I think the problem is very similar to the problem with immersion where people are submitting incorrect translations just to get more points and users that have worked hard on them get emails how their translations have been replaced. The same algorithm that is going to fix things there could also be used with reporting mistakes. Of course it would be possible to implement the solutions that you suggested but it seems it would be much easier if duolingo had more people checking the reports and approving other correct translations, so it doesn't take two months for them to be accepted.
Hmm… So maybe that's why I've seen “translations” under immersion where people have simply copied paragraphs of the source language without bothering to translate a single word, or pasted in incredibly bad machine translations.
I think it's going to take both more-sophisticated algorithms and more people to make Duolingo work more efficiently.
So, what is “the same algorithm that is going to fix things there”?
I don't know, I am just assuming they are working on it. I have seen suggestions that the reached level and the time of joining the site should affect it, but I am not sure if they are considering it.

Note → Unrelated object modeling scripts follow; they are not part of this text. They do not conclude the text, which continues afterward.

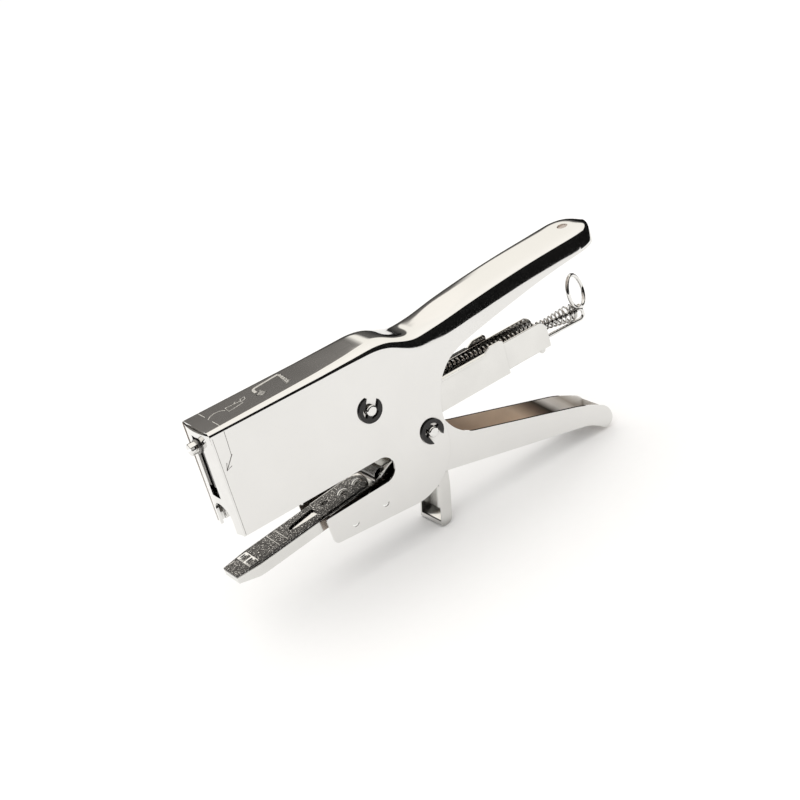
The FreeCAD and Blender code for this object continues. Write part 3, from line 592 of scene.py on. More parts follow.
def shell_section(x):
    """Half section from the top of the straight side up to the middle: a list of (y, z)."""
    half = max(eased_value(HALF_WIDTH, x) * tip_share(x), LEAST_HALF)
    top = crown(x)
    high = eased_value(SHOULDER_HIGH, x)
    wide = min(eased_value(SHOULDER_WIDE, x), half - LEAST_FLAT)
    lean = eased_value(LEAN, x) * half / HEAD_HALF
    square = eased_value(SQUARE, x)
    poles = [(half, top - high), (half - lean, top - high * (1.0 - square)),
             (half - wide * (1.0 - square) - LEAN_AT_TOP * lean, top), (half - wide, top)]
    found = []
    for i in range(SECTION_STEPS + 1):
        t = i / SECTION_STEPS
        shares = ((1 - t) ** 3, 3 * t * (1 - t) ** 2, 3 * t * t * (1 - t), t ** 3)
        found.append((sum(k * pole[0] for k, pole in zip(shares, poles)),
                      sum(k * pole[1] for k, pole in zip(shares, poles))))
    for i in range(1, CROWN_STEPS + 1):
        found.append(((half - wide) * (1 - i / CROWN_STEPS), top))
    return found


def three_point_arc(a, b, c):
    """Points after a, up to c, on the circle through a, b and c."""
    d = 2 * (a[0] * (b[1] - c[1]) + b[0] * (c[1] - a[1]) + c[0] * (a[1] - b[1]))
    sa = a[0]**2 + a[1]**2
    sb = b[0]**2 + b[1]**2
    sc = c[0]**2 + c[1]**2
    cx = (sa * (b[1] - c[1]) + sb * (c[1] - a[1]) + sc * (a[1] - b[1])) / d
    cz = (sa * (c[0] - b[0]) + sb * (a[0] - c[0]) + sc * (b[0] - a[0])) / d
    radius = math.hypot(a[0] - cx, a[1] - cz)
    start = math.atan2(a[1] - cz, a[0] - cx)
    middle = math.atan2(b[1] - cz, b[0] - cx)
    end = math.atan2(c[1] - cz, c[0] - cx)
    while middle - start > math.pi:
        middle -= 2 * math.pi
    while middle - start < -math.pi:
        middle += 2 * math.pi
    while end - middle > math.pi:
        end -= 2 * math.pi
    while end - middle < -math.pi:
        end += 2 * math.pi
    return [(cx + radius * math.cos(start + (end - start) * i / ARC_STEPS),
             cz + radius * math.sin(start + (end - start) * i / ARC_STEPS)) for i in range(1, ARC_STEPS + 1)]


def cheek_outline():
    """Lower outline of a cheek, from its front bottom corner to the handle's side strip."""
    line = [(FRONT_EDGE, HEAD_DEPTH), (NICK[0], HEAD_DEPTH)]
    line += [(NICK[1], HEAD_DEPTH - NICK_HIGH), (NICK[2], HEAD_DEPTH - NICK_HIGH), (NICK[3], HEAD_DEPTH)]
    line += arc_points(THROAT, THROAT_R, 90, -90, THROAT_STEPS)
    line += SKIRT_FRONT
    line.append(SKIRT_REAR)
    line += three_point_arc(SKIRT_REAR, BELLY, CORNER)
    line += three_point_arc(CORNER, CORNER_REAR, NECK_LOW)
    line.append(NECK_HIGH)
    line += three_point_arc(NECK_HIGH, NECK_BEND, LOWER_EDGE[0])
    return line


def lug_outline(x, z):
    """Crescent hole of a lanced lug, as a list of (X, Z): the lower half circle and a sagging chord."""
    line = [(x + LUG_R * math.cos(math.radians(a)), z + LUG_R * math.sin(math.radians(a)))
            for a in range(180, 361, 20)]
    line += [(x + px, z - LUG_SAG * (1 - (px / LUG_R)**2)) for px in LUG_SAG_PLACES]
    return line


def stations():
    """X places of the sections: wide apart over the flat head, close over the neck and the tip."""
    xs = [FRONT_EDGE]
    x = FIRST_SECTION
    while x < NECK_START:
        xs.append(x)
        x += HEAD_STEP
    while x < SIDE_END - 0.5:
        xs.append(x)
        x += NECK_STEP
    x = SIDE_END
    while x < TIP_START:
        xs.append(x)
        x += NECK_STEP
    for i in range(TIP_STEPS + 1):
        xs.append(TIP_START + TIP_ROUND * math.sin(0.5 * math.pi * i / TIP_STEPS) * TIP_CLOSED)
    return xs


def add_cheek(mesh, side, rows, split):
    """Flat cheek under the head's shoulder, with its two lug holes. side is -1 (near) or 1 (far)."""
    y = side * HEAD_HALF
    first = 0 if side < 0 else -1
    step = -side
    top = [rows[i][first] for i in range(split)]
    rear = [rows[split][first + step * k] for k in range(STRIP_STEPS, -1, -1)]
    below = [mesh.verts.new(at(x, y, z)) for x, z in cheek_outline()[:-1]]
    ring = top + rear + below[::-1]
    edges = []
    for i in range(len(ring)):
        pair = (ring[i], ring[(i + 1) % len(ring)])
        found = mesh.edges.get(pair)
        edges.append(found if found else mesh.edges.new(pair))
    for lug in LUGS:
        hole = [mesh.verts.new(at(x, y, z)) for x, z in lug_outline(*lug)]
        for i in range(len(hole)):
            edges.append(mesh.edges.new((hole[i], hole[(i + 1) % len(hole)])))
    bmesh.ops.triangle_fill(mesh, edges=edges, use_beauty=True)


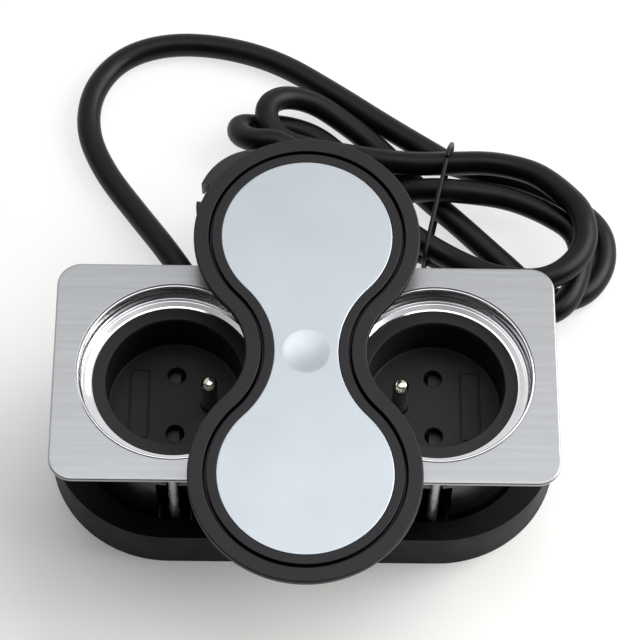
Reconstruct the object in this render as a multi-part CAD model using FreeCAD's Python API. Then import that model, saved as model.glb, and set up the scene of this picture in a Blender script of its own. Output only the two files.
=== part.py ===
import FreeCAD, Part
import math
import os

V = FreeCAD.Vector
os.makedirs("parts", exist_ok=True)

# Flush-mounted double socket with a cover that lifts and turns.
# Millimetres. X runs along the plate, Y to the back, Z up from the table it lies on.
# The cover stands open, so that its long way lies along Y.

# Heights of the whole block
PLATE_TOP_Z = 54.0
SPLIT_Z = 14.0              # where the base meets the upper housing

# Sockets
SOCKET_X = 38.0             # from the middle to a socket's centre
RECESS_R = 20.0             # the plug face goes in here
RECESS_DEPTH = 15.2
ENTRY_BEVEL = 0.3           # at the recess's upper edge
PIN_R = 2.4                 # contact pins and the earth pin
CONTACT_Y = 9.5             # contacts lie this far to each side
CONTACT_HOLE_R = 2.7
EARTH_OFFSET = 10.0         # earth pin, towards the block's middle
EARTH_PIN_STAND = 15.4      # how far it stands up from the recess floor
PIN_ROOT_R = 2.2            # pins are thinner where they are held
PIN_ROOT_STAND = 0.4        # and a little past that
CUP_WALL = 2.2
CUP_FLOOR = 3.0
INSERT_RIM = 2.3            # width of the rim outside the cup
INSERT_RIM_THICK = 2.0
PANEL_OUT = 10.9            # middle of the bare framed panel in the recess floor, on the outer side
PANEL_WIDTH = 6.0
PANEL_LENGTH = 22.4
PANEL_LINE = 0.45           # width and depth of the groove that frames it
PANEL_LINE_DEPTH = 0.3

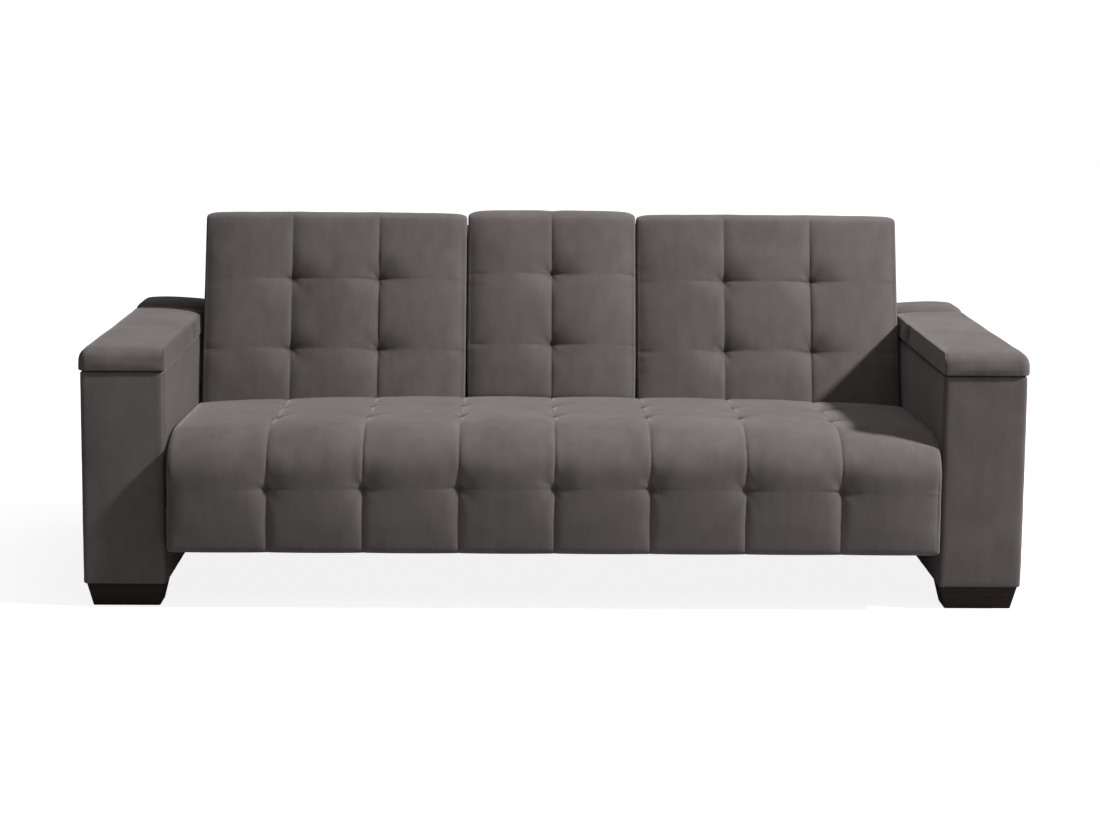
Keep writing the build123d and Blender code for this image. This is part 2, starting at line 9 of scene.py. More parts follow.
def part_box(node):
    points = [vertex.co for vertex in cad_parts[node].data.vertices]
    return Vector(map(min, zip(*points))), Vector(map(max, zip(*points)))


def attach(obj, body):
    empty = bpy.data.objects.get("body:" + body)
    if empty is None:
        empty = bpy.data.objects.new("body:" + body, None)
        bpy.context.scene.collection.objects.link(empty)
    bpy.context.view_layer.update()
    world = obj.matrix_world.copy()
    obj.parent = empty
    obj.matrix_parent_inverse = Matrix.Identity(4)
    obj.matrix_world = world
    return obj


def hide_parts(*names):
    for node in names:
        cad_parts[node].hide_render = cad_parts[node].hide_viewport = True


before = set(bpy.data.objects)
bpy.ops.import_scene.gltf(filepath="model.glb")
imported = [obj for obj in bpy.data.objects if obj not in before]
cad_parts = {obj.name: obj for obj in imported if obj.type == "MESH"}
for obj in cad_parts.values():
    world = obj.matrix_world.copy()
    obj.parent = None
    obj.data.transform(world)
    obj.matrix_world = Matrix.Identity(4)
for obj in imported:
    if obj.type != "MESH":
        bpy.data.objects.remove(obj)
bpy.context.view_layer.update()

# Feet: four tapered blocks of dark stained hardwood, two under each arm, each held by one bolt from
# inside the arm box. Their edges are eased with a sanding block before the stain and the satin lacquer.
foot_taper = 0.013
foot_corner = 0.005
foot_ease = 0.0015
stain_dark = (0.012, 0.0085, 0.0072, 1)
stain_light = (0.034, 0.024, 0.020, 1)
grain_scale = 55.0
grain_run = 0.06
pore_scale = 700.0


def plug(tree, socket, value):
    """Give a socket a value, or link another node's output to it."""
    if isinstance(value, bpy.types.NodeSocket):
        tree.links.new(value, socket)
    else:
        socket.default_value = value


def feed(tree, node, **sockets):
    """Fill some of a node's inputs; their names have underscores for spaces."""
    for socket_name, value in sockets.items():
        plug(tree, node.inputs[socket_name.replace("_", " ")], value)


def add_node(tree, kind, settings=None, **sockets):
    """One shader node: settings are its own fields, and sockets are its inputs."""
    made = tree.nodes.new(kind)
    for field, value in (settings or {}).items():
        setattr(made, field, value)
    feed(tree, made, **sockets)
    return made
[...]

The problem with this is that there will be people who think there answer is correct when it really isn't. Perhaps he/she has been saying something all he/she's life and think think the answer is wrong. I have seen it here on Duolingo many times. And, I would bet it is not just English speakers but with all native language speakers. Just my 2 cents!
That would emerge from the review. I get messages all the time from Duolingo saying that a translation I've suggested has been accepted. It shouldn't be any more difficult for Duolingo to send a messaging saying that a suggested translation has been rejected. Or that a suggested correction has been accepted or rejected.
This was helpful. I will drop Duo Lingo and buy a book or try another app as I can’t progress with all the mistakes.
This post was made 4 years ago. I have been using duolingo for 5 years and it is much better now because they have fixed the mistakes users have reported. There is only an occasional glitch.